All in all, Paul uses forms of πᾶς, “every, all,” seventy times in Romans! When pertaining to people, the term is sometimes limited to all in Rome (1:7, 8; 15:33), all Israel (9:6, 7; 10:16; 11:26), all Gentiles (1:5; 16:26), or all the churches (16:4, 16). But, more often, it applies to everyone within a respective context, if one is enunciated at all. Throughout Romans, Paul utilizes the dual description of Jew and Gentile/Greek eight times to encompass everybody as well (1:16; 2:9, 10; 3:9, 29; 9:24; 10:12; 15:8–9). While this terminology allows Paul to speak in an all-inclusive sense, it also provides a key insight into Paul’s purpose in writing Romans. Comparable dual expressions used by Paul elsewhere add other ways to speak of all humanity, namely, as Greeks and barbarians, wise and without understanding, slave or free, and male or female (1:14; Gal 3:28).
One great power of the Good News (Rom 1:16) is its ability to overcome any and all such human divisions as it reaches out to every people group and culture. In a sense, one can say the Gospel transcends culture. But this does not mean Christianity is, or ever has been, culture-less. Indeed, it has always been in-culturated. The incarnation of Jesus from the line of David (1:3) and the patriarchs of Israel (9:5) and into a dominantly Jewish culture is the apex of evidence in support of this (see also Mt 1:1–17; 15:24; Lk 1:27; Jn 4:22). For us who are Gentiles, then, Paul was the person most prominently involved in forging our faith’s first great cultural transition. He was the “man who could somehow form a bridge between the Jewish and the Greek worlds.”[2] Along with Paul’s earlier epistle to the Galatians and his later one to the Ephesians, Romans is a critical expression of this initial cultural migration, not only into the lands of Paul’s previous journeys (Rom 15:19), but within Rome itself, and beyond. The Gospel’s universal outreach was declared already by David the psalmist, whom Paul quotes: “their voice went out into all the earth, their words into the ends of the world” (Rom 10:18, quoting Ps 19:4 [MT 19:5]). And so the Word of Christ (Rom 10:17) has gone out for two thousand years, proclaiming that “the same Lord is of all, being rich to all the ones who are calling on him, for ‘everyone who calls on the name of the Lord will be saved’ ” (Rom 10:12–13, quoting Joel 2:32 [MT 3:5]).
First and foremost, then, Romans is not about any of us. As discussed above under “Purpose: Debating the Romans Debate,” it is a letter about God’s impartial righteousness, in terms of both wrath and grace (chapters 1–4 and 9–11). This grace is received through faith, through which God grants, and then guides, life in Jesus Christ our Lord (chapters 5–8 and 12–16). This is why the revelation of God’s righteousness is Paul’s Good News for both Jew and Gentile (e.g., 1:1, 9, 16–17; 2:16; 16:25); it is, in fact, the powerful message of salvation for each and every one of us who believes (1:16). Romans is about God reaching out to restore the world and to reconcile us by graciously giving up his only Son for us all so that nothing can separate us from his love (5:8–10; 8:21, 32; 8:39). This is the same God who, as Abraham found out, declares the godless righteous and gives life to the dead (4:1, 5, 17). Most importantly, he raised Jesus from the dead (4:24; 6:4; 8:11) and now calls every heart to believe and every mouth to acknowledge that Jesus is Lord (10:9–10). How, then, will such a God “not also graciously give all things to us together with him?” (8:32).

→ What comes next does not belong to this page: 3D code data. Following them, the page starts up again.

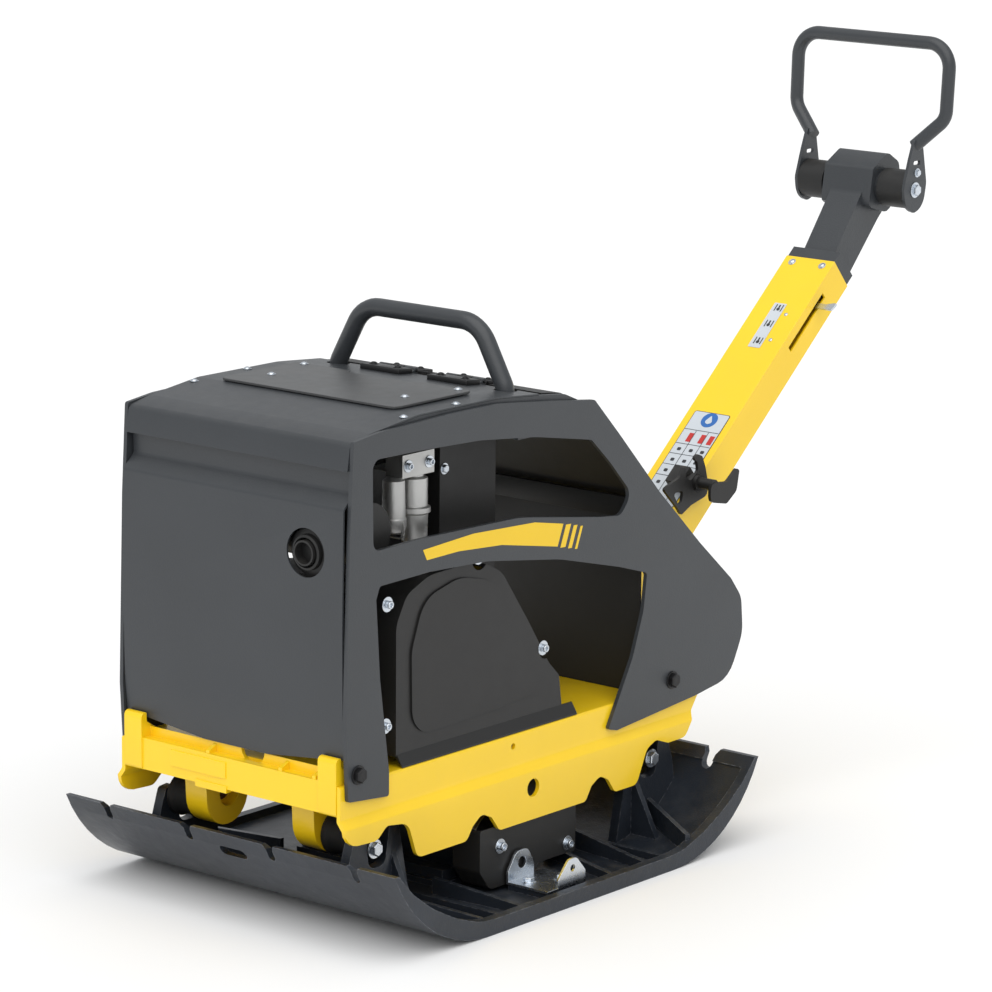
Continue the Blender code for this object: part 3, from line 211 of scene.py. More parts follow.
def edges_rounded(piece, width, segments=2, angle=30.0):
    """Breaks the sharp edges of a piece with a bevel, then shades it smooth up to that angle."""
    alone(piece)
    bpy.ops.object.shade_smooth_by_angle(angle=math.radians(angle))
    if width:
        step = piece.modifiers.new("edge", "BEVEL")
        step.width = width
        step.segments = segments
        step.limit_method = "ANGLE"
        step.angle_limit = math.radians(angle)
        step.miter_outer = "MITER_ARC"
        step.harden_normals = True
        bpy.ops.object.modifier_apply(modifier=step.name)
    return piece


def settled(piece, name, material, body, slot, *nodes):
    """Names a piece, gives it its finish, and lets it ride on its body, in place of CAD nodes if any are named."""
    piece.name = name
    piece.data.name = name
    piece.data.materials.clear()
    piece.data.materials.append(material)
    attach(piece, body)
    if nodes:
        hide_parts(*nodes)
    return piece


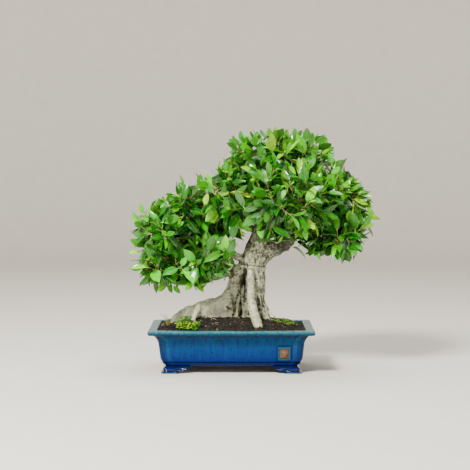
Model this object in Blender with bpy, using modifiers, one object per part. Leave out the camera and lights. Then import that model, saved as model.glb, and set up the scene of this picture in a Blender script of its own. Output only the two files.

We prepare to enter the text of Romans, then, with the grateful recognition that it is not really about me, you, Luther, Paul, or even the Christians in Rome. Indeed, Paul’s letter turns all of us away from ourselves for a number of salutary reasons. His proclamation of the salvific Good News has another emphasis: from beginning to end, Romans reveals our righteous and gracious God. As the Spirit led Paul, so may he lead us to focus our attention squarely upon God, his righteousness received through faith, and the life together that is in our Lord Jesus Christ.
[1] Morris, “The Theme of Romans,” 263. Hultgren, Romans, 26, agrees that “the primary question in Romans is theocentric.”
[2] Barclay, The Mind of St. Paul, 11.